J.P. Morgan acted as financial advisor to Equinix on this transaction.
- Imperial Sugar Company (Nasdaq: IPSU) and Louis Dreyfus Commodities LLC announced a definitive agreement under which a subsidiary of Louis Dreyfus Commodities LLC will acquire Imperial Sugar through a cash tender offer and second step merger at $6.35 per share.
The proposed transaction has been unanimously approved by Imperial Sugar’s board of directors, who have agreed to recommend that Imperial Sugar’s common shareholders tender their shares in the offer.
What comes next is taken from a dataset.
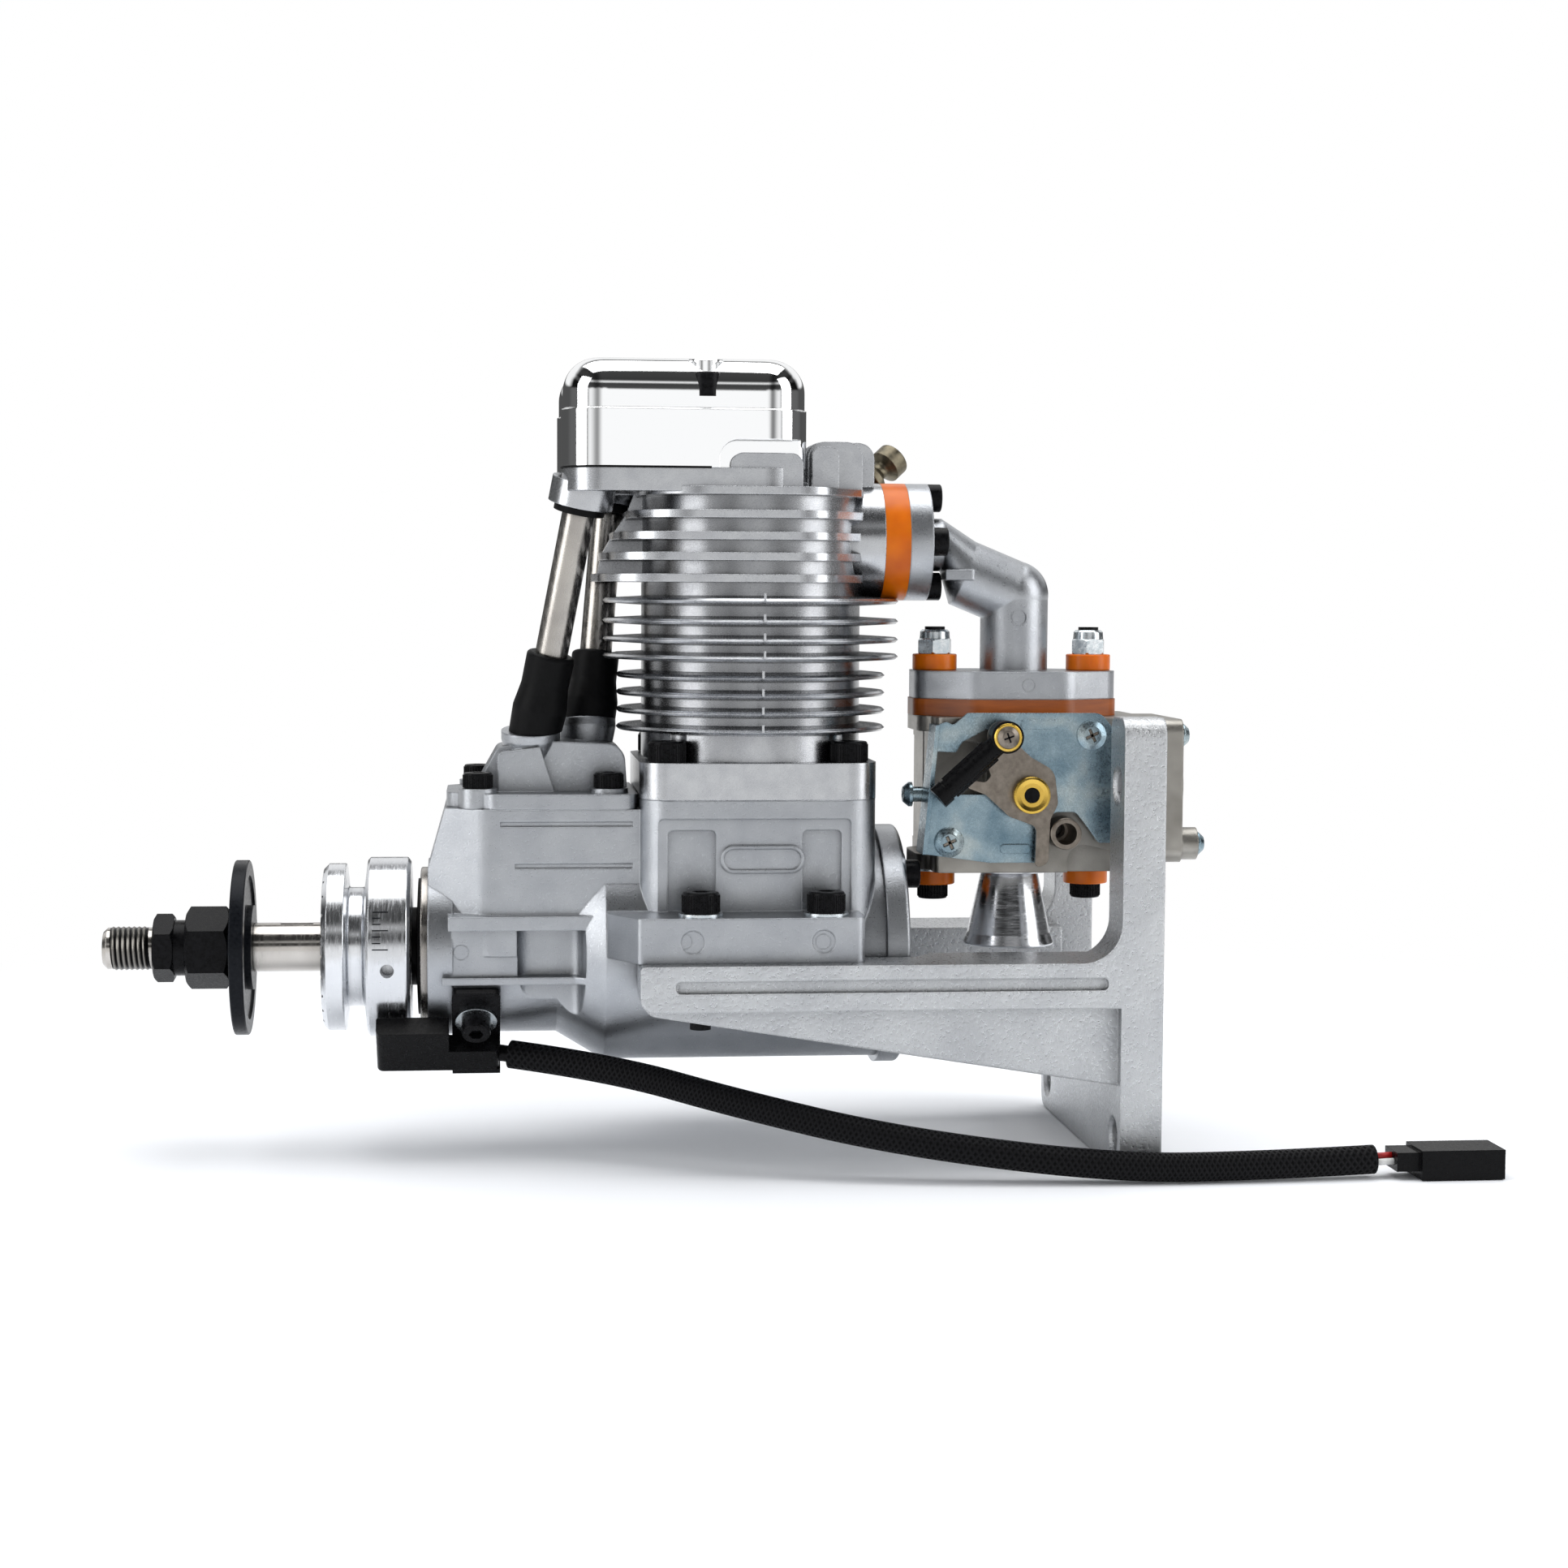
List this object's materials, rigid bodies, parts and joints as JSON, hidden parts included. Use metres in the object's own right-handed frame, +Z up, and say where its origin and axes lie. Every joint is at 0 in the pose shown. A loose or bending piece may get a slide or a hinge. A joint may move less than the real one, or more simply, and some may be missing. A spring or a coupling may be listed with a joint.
{
  "type": "model aircraft engine",
  "caption": "Single-cylinder four-stroke petrol engine for a model aircraft, with finned cylinder, chromed rocker covers, side carburettor and cast firewall mount.",
  "frame": {"origin": "centre of the four firewall holes, on the rear face of the mount", "axes": "+X from the propeller to the firewall along the crankshaft, +Z up the cylinder, +Y to the exhaust side"},
  "size_m": [0.2645, 0.0831, 0.1536],
  "materials": {
    "cast_alloy": "satin cast",
    "cylinder_alloy": "machined",
    "mount_alloy": "sand cast",
    "carb_alloy": "cast",
    "turned_alloy": "turned",
    "black_alloy": "black anodised",
    "black_steel": "black oxide",
    "ground_steel": "ground",
    "dark_steel": "stamped",
    "chrome": "polished",
    "amber_plastic": "satin",
    "zinc_plate": "zinc plated",
    "brass": "polished",
    "rubber": "matt",
    "gasket": "matt",
    "black_plastic": "satin",
    "braid": "braided",
    "wire_skin": "gloss"
  },
  "bodies": {
    "engine": {"bearings": "ground_steel", "bell_mouth": "turned_alloy", "cam_cover": "cast_alloy", "carb_body": "carb_alloy", "carb_bolts": "black_steel", "carb_bushes": "amber_plastic", "carb_insulator": "amber_plastic", "carb_plate": "zinc_plate", "carb_screws": "zinc_plate", "cover_screws": "black_steel", "crankcase": "cast_alloy", "cylinder": "cylinder_alloy", "cylinder_screws": "black_steel", "elbow_screws": "black_steel", "fuel_nipple": "dark_steel", "inlet_elbow": "cast_alloy", "lug_bolts": "black_steel", "mount": "mount_alloy", "port_insulator": "amber_plastic", "pump_cover": "carb_alloy", "pump_gasket": "gasket", "pushrod_tubes": "ground_steel", "rear_cover": "cast_alloy", "rocker_cover_ex": "chrome", "rocker_cover_in": "chrome", "rocker_cover_screws": "black_steel", "rocker_shafts": "ground_steel", "rubber_boots": "rubber", "sensor_body": "black_plastic", "sensor_bracket": "black_steel", "sensor_lead": "braid", "sensor_plug": "black_plastic", "sensor_wires": "wire_skin", "shaft_seal": "rubber", "spark_plug": "ground_steel", "spring_ex": "ground_steel", "spring_in": "ground_steel", "zinc_hardware": "zinc_plate"},
    "crank_train": {"crankshaft": "ground_steel", "drive_hub": "turned_alloy", "prop_washer": "black_alloy", "prop_nut": "black_steel", "lock_nut": "black_steel"},
    "cam_train": {"camshaft": "ground_steel"},
    "piston_group": {"piston": "turned_alloy", "wrist_pin": "ground_steel"},
    "rod_group": {"conrod": "turned_alloy", "crankpin": "ground_steel"},
    "inlet_lifter": {"lifter_in": "ground_steel"},
    "inlet_rocker": {"rocker_in": "ground_steel"},
    "inlet_valve": {"valve_in": "ground_steel"},
    "exhaust_lifter": {"lifter_ex": "ground_steel"},
    "exhaust_rocker": {"rocker_ex": "ground_steel"},
    "exhaust_valve": {"valve_ex": "ground_steel"},
    "throttle": {"throttle_shaft": "dark_steel", "throttle_lever": "dark_steel", "lever_nut": "brass"},
    "link": {"ball_link": "black_plastic"}
  },
  "joints": [
    {"name": "crank_spin", "type": "hinge", "parent": "engine", "child": "crank_train", "pos_m": [-0.09, 0, 0], "axis": [1, 0, 0], "continuous": true},
    {"name": "cam_spin", "type": "hinge", "parent": "engine", "child": "cam_train", "pos_m": [-0.115, 0, 0.0162], "axis": [1, 0, 0], "continuous": true},
    {"name": "piston_slide", "type": "slide", "parent": "engine", "child": "piston_group", "axis": [0, 0, -1], "range_m": [0, 0.022]},
    {"name": "rod_swing", "type": "hinge", "parent": "piston_group", "child": "rod_group", "pos_m": [-0.075, 0, 0.059], "axis": [1, 0, 0], "range_deg": [-13.2, 13.2]},
    {"name": "inlet_lift", "type": "slide", "parent": "engine", "child": "inlet_lifter", "axis": [0, -0.1753, 0.9845], "range_m": [0, 0.0028]},
    {"name": "inlet_rock", "type": "hinge", "parent": "engine", "child": "inlet_rocker", "pos_m": [-0.0905, -0.0135, 0.1004], "axis": [0, 1, 0], "range_deg": [0, 9.69]},
    {"name": "inlet_valve_slide", "type": "slide", "parent": "engine", "child": "inlet_valve", "axis": [0, 0.1908, -0.9816], "range_m": [0, 0.00215], "stiffness_N_per_m": 400, "springref_m": -0.005, "deforming": ["spring_in"]},
    {"name": "exhaust_lift", "type": "slide", "parent": "engine", "child": "exhaust_lifter", "axis": [0, 0.1753, 0.9845], "range_m": [0, 0.0028]},
    {"name": "exhaust_rock", "type": "hinge", "parent": "engine", "child": "exhaust_rocker", "pos_m": [-0.0905, 0.0135, 0.1004], "axis": [0, 1, 0], "range_deg": [0, 14.23]},
    {"name": "exhaust_valve_slide", "type": "slide", "parent": "engine", "child": "exhaust_valve", "axis": [0, -0.1908, -0.9816], "range_m": [0, 0.00316], "stiffness_N_per_m": 400, "springref_m": -0.005, "deforming": ["spring_ex"]},
    {"name": "throttle_turn", "type": "hinge", "parent": "engine", "child": "throttle", "pos_m": [-0.0227, 0, 0.031], "axis": [0, 1, 0], "range_deg": [0, 70]},
    {"name": "link_swivel", "type": "hinge", "parent": "throttle", "child": "link", "pos_m": [-0.0282, -0.02405, 0.0423], "axis": [0, 1, 0], "range_deg": [-30, 30]}
  ],
  "couplings": [
    {"joint": "cam_spin", "follows": "crank_spin", "ratio": -0.5},
    {"joint": "inlet_rock", "follows": "inlet_lift", "rad_per_m": 60.399},
    {"joint": "inlet_valve_slide", "follows": "inlet_lift", "ratio": 0.7691},
    {"joint": "exhaust_rock", "follows": "exhaust_lift", "rad_per_m": 88.694},
    {"joint": "exhaust_valve_slide", "follows": "exhaust_lift", "ratio": 1.1294}
  ]
}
The all-cash transaction represents a value of approximately $203 million, including the assumption of debt and pension liabilities.
Under the terms of the merger agreement, Louis Dreyfus Commodities LLC will commence a cash tender offer no later than May 11, 2012. The closing of the transaction is expected to occur during the second calendar quarter of 2012, and is subject to the satisfaction of customary closing conditions, including expiration of the applicable waiting periods under the Hart-Scott-Rodino Antitrust Improvements Act and a minimum tender of at least 662/3% of the Company’s total shares outstanding. Louis Dreyfus Commodities LLC will be funding the transaction through available cash and existing credit lines and the offer will not be subject to a financing condition.
Perella Weinberg Partners LP is acting as exclusive financial advisor to Imperial Sugar and Paul, Weiss, Rifkind, Wharton & Garrison LLP is acting as legal advisor. Barclays is acting as exclusive financial advisor to Louis Dreyfus Commodities LLC and McGrath North Mullin & Kratz, PC LLO is acting as legal advisor.